Investi dans plusieurs clubs de DRH, Pierre Monclos précise qu’il a tout de même rencontré quelques homologues réticents à l’allongement du congé paternité : « certains redoutent que les managers opérationnels perçoivent cette réforme comme une « faveur » accordée aux pères et non comme un moyen de rattraper un retard ». En effet, certains managers font preuve de mauvaise volonté et n’anticipent pas suffisamment les conséquences de l’absence du salarié sur l’organisation du travail (comme ils le font pour les mères d’ailleurs !).

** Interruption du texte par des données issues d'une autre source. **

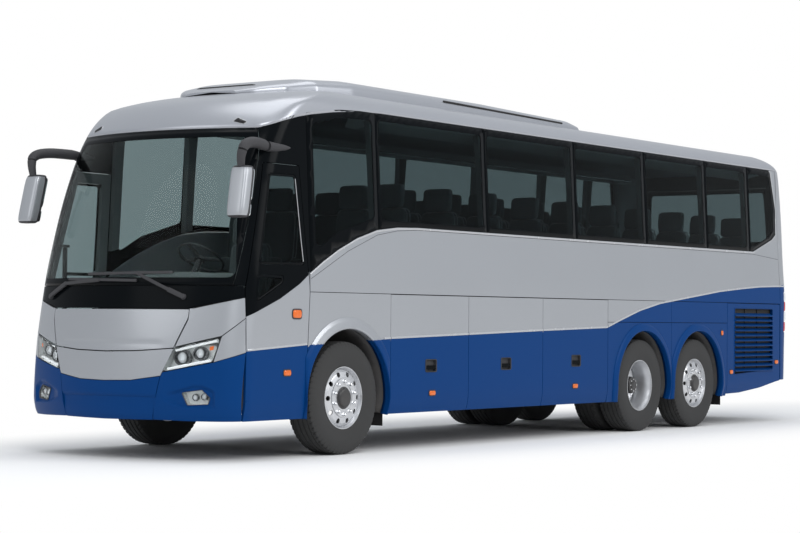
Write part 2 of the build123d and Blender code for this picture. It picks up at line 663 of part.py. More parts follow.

Or, si le congé est anticipé, qu’il n’est pas perçu comme un simple « break » et que les impacts sur l’organisation sont pensés en collectif suffisamment à l’avance, il n’y a pas de raison que cela soit particulièrement « compliqué » à mettre en œuvre. Sur ces sujets, Pierre Monclos pense que l’entreprise doit s’engager publiquement : « *le fait de communiquer clairement ses prises de position progressistes en matière sociale est une manière de prévenir les discriminations. Les managers tentés de faire pression sur leurs équipes se sentent moins autorisés à le faire si la boîte a signé publiquement une charte d’engagement* ». Espérons-le ! En attendant, Thomas, Alexis et Pierre m’ont redonné confiance. Je m’absente quelques mois, sereine à l’idée que de jeunes pères et RH engagés soient prêts à prendre le relais dans la lutte en faveur de l’égalité.